The purpose of the free event is not so much to raise funds as to raise friends, according to TLT Executive Director Krista Magaw.

“It’s a good time for people to get together who share a love of the land,” Magaw said, stating that she hopes that some of those attending might become TLT members.

Organizers also hope to offer a peaceful alternative to the holiday season’s frenzy, according to local writer and organizer Ed Davis.

Both Davis and Magaw are regular walkers in the Glen who love poetry, and it seemed timely, during the holiday season, to offer others a chance to share both their love of words and of the woods, Davis said.

A former assistant director of the Antioch Writers’ Workshop, Davis knows a host of poets. When he began rounding them up, not a single one of the 18 poets he called said no.

Due to their number, the evening’s poets will be limited to between three and five minutes, in order to leave time for an open mic for audience members to join in.

“It will be a buffet rather than a four-course feast,” Davis said of the event’s bite-size poetry presentations.

Local poets who will read include Davis, Magaw, John Booth, Harold Wright, Bomani Moyenda, Cheryl Smith, Gabe Amrhein and Jack Whitacre. Area poets include Julie Moore of Cedarville and Mary Jo White and Rita Coleman of Xenia. A longtime ongoing poetry writing group from Greeneville will also take part.

It’s appropriate that the local land trust will sponsor the event, as that organization is currently deeply involved in helping to ensure the Glen stays green for generations to come. While many have assumed over the years that Glen Helen had been protected from development by conservation easements, that was not the case. So for the past several years, TLT has worked with Glen leaders to do so.

“It’s by far the biggest and most complicated thing we’ve ever done,” Magaw said.

All that work is beginning to pay off. This month, TLT hopes to close on funding for the first part of a two-step process to preserve the Glen. The total cost for the preservation effort is about $2 million, which is expected to come from a variety of state, federal and regional sources.

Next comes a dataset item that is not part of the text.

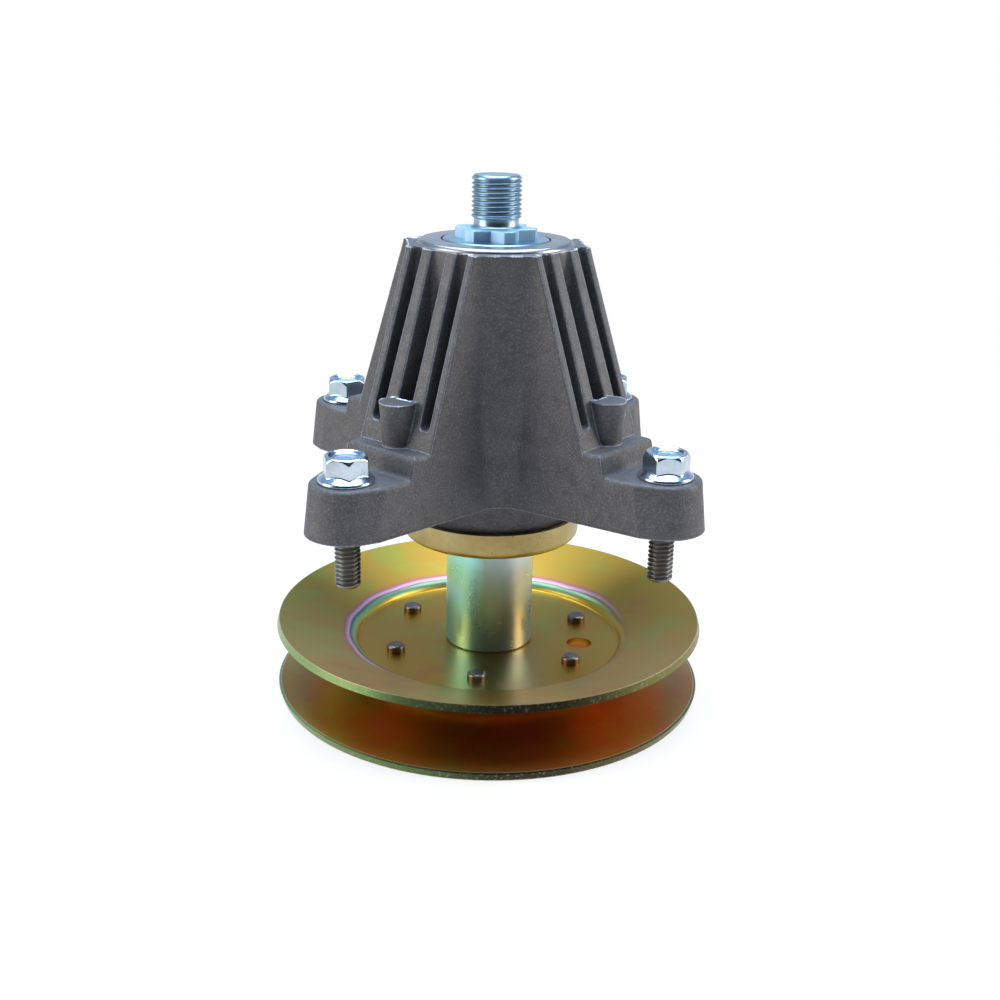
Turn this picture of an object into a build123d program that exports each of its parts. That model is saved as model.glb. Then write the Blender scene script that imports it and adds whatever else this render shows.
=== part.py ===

The first stage of the preservation effort, which will preserve the Glen’s waterways, would be financed by $1.2 million from the Environmental Protection Agency, or EPA, along with funds from the Dayton Foundation, the Village of Yellow Springs and the Upper River Fund.

TLT will find out this month if it has won funding for the final phase of the effort, from the state Clean Ohio program and the federal Farm and Ranch Protection. If the hoped-for funds don’t come through, TLT will seek other sources of funding, Magaw said.

The Glen and TLT have worked for six years on the preservation effort, according to Glen Director Nick Boutis, who said that efforts by Glen and Antioch College leaders to protect the Glen began with Arthur Morgan in the 1920s.

“We are inches away from establishing a leap forward in that 90-year fight,” Boutis said.